With elections in May likely to give rise to the most Eurosceptic parliament in the EU's history, Europe's long-running financial and economic crisis is threatening to spill over into an all-encompassing political one. According to Berlin and Brussels, Europe's dark night of the soul – its most serious crisis since the Second World War – is now essentially behind us, with the promise of a slowly recovering economy and renewed political harmony to come.
To my mind, it has hardly begun. Europe's epic attempt to impose political union on widely divergent countries is being broken on the back of economic hardship, popular discontent, and financial disintegration. Virtually all successful currency unions start with political union, and then proceed through shared insurance, institutions, and fiscal arrangements to a common form of exchange.
Europe, it hardly needs saying, is trying to do it the other way round; it has forced monetary union on an unsuspecting public, and now, via the resulting financial crisis, hopes to bulldoze through the shared fiscal and political arrangements that might eventually make it work, culminating ultimately in a United States of Europe.
… Last week, the German Constitutional Court did a remarkable thing; it outsourced final assessment of the ECB's policy of doing "whatever it takes to save the euro" to the European Court of Justice (ECJ). This seemingly innocuous passing of the buck can be read two ways.
To believers in the European project, it's a positive development which removes a key threat to evolution of the single currency into a more sustainable form. Germany seems to have given up its right to veto whatever it deems to be monetary financing of struggling governments, and instead given the final say to the ECJ, which because it nearly always adopts an integrationist approach, is almost certain to give the thumbs up.
But there is a less benign way of looking at the German court's ruling, for it contained a sting in the tail. Yes, the ECJ must decide, but the judges then went on to say that the ECB's policies did indeed amount to monetary financing and were therefore in all probability illegal.
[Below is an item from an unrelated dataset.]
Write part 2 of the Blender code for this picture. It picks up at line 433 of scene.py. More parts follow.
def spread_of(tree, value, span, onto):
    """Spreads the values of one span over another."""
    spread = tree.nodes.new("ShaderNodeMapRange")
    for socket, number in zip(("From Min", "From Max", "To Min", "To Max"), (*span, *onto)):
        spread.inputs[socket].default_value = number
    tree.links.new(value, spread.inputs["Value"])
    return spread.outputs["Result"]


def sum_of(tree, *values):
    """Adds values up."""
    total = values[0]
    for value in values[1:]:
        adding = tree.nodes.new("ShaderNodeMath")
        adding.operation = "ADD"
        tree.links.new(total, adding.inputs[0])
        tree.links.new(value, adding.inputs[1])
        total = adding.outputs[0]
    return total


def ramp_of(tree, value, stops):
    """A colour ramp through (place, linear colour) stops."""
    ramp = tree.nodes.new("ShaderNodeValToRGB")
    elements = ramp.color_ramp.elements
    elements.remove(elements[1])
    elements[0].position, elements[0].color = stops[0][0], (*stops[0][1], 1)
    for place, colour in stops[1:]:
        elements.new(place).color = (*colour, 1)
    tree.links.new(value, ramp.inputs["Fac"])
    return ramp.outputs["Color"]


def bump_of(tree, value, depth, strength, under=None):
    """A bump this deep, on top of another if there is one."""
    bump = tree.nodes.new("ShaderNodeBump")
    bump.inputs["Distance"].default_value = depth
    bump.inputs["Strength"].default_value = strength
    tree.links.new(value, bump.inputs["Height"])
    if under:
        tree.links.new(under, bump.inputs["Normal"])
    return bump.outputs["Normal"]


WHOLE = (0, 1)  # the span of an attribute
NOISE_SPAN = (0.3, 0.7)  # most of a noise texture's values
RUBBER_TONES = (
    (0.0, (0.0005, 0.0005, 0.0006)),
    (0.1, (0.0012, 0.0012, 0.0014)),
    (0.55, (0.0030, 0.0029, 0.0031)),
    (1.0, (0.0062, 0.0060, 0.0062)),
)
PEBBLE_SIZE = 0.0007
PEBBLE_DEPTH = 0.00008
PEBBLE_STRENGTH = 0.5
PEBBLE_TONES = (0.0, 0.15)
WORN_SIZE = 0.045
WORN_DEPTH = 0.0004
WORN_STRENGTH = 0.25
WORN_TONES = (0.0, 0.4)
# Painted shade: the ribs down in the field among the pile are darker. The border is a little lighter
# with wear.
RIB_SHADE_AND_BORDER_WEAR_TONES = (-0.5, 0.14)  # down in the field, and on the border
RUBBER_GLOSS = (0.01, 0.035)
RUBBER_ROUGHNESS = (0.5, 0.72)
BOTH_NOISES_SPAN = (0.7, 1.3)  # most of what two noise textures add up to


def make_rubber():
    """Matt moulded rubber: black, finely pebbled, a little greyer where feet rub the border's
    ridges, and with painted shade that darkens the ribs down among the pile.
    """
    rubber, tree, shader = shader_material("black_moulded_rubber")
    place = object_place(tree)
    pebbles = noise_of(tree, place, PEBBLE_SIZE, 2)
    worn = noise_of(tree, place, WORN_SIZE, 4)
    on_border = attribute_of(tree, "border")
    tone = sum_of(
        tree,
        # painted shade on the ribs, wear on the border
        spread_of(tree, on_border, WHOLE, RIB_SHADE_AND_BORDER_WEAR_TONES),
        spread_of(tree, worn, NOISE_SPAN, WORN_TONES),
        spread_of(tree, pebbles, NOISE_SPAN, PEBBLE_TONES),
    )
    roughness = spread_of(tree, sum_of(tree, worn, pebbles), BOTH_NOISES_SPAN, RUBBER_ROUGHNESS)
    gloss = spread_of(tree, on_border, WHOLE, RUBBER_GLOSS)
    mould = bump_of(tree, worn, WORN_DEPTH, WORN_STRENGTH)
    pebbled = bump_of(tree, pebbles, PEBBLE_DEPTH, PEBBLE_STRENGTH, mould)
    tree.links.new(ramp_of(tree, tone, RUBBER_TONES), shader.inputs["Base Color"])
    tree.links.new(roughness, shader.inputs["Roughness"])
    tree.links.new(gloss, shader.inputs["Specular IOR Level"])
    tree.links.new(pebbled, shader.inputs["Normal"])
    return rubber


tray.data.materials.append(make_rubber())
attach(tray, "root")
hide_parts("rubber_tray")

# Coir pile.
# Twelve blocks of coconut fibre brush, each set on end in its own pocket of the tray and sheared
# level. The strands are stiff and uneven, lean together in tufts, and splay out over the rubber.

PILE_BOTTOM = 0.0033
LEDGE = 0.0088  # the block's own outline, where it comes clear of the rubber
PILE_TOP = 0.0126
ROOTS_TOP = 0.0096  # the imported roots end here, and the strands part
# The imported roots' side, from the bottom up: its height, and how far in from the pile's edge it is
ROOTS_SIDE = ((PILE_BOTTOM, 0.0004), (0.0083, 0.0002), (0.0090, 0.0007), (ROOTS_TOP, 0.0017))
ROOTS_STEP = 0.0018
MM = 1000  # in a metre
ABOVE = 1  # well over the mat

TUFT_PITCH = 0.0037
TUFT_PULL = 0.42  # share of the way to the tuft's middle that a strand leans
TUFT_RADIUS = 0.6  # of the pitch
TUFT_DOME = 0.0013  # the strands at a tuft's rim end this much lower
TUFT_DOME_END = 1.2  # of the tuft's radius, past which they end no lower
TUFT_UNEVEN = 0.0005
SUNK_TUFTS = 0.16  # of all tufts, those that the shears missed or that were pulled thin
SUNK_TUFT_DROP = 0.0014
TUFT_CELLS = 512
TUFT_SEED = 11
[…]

Next to God and the Bundesbank, there is no higher or more trusted authority in Germany than the Constitutional Court, so when the ECJ determines to contradict it, there's going to be an almighty backlash. German acquiescence in the euro will begin to fracture. In countries more obviously affected by the euro's financial crisis, disillusionment with the European project and its institutions is already extreme.
Do you see what we mean? This article provides us with a blunt analysis and then puts the German Constitutional Court decision into context. It is, of course, a little-noted decision in the Anglo-centric West, but it is apparently a most important one nonetheless.
Unusual is a mild term to describe this article. The tone is not sorrowful, as it is with so many reports on this subject, but positively irritated, even polemic. One gets the feeling the author is truly passionate about the criminality inherent in the EU project.
For us this is a refreshing change of pace. The article presents a lot of the points we've been making for years about the EU. The euro is the least of its problems and the dysfunctional scheme to create a closer political union based on the failure of the euro may not be viable in the hyper-connected era of the Internet.
The article's conclusion focuses on the "arrogance of political leaders who think they know better …" And then comes this passionate statement: "Today they deliver only economic ruin, making their position, and the legitimacy of the EU project, ever more vulnerable."
This is what we, too, have been arguing and this article seems more like a cri de couer than the ordinary pablum served up on a regular basis in the mainstream media.
At some point even the most devious of schemes may begin to collapse. Is this article a sign of the times?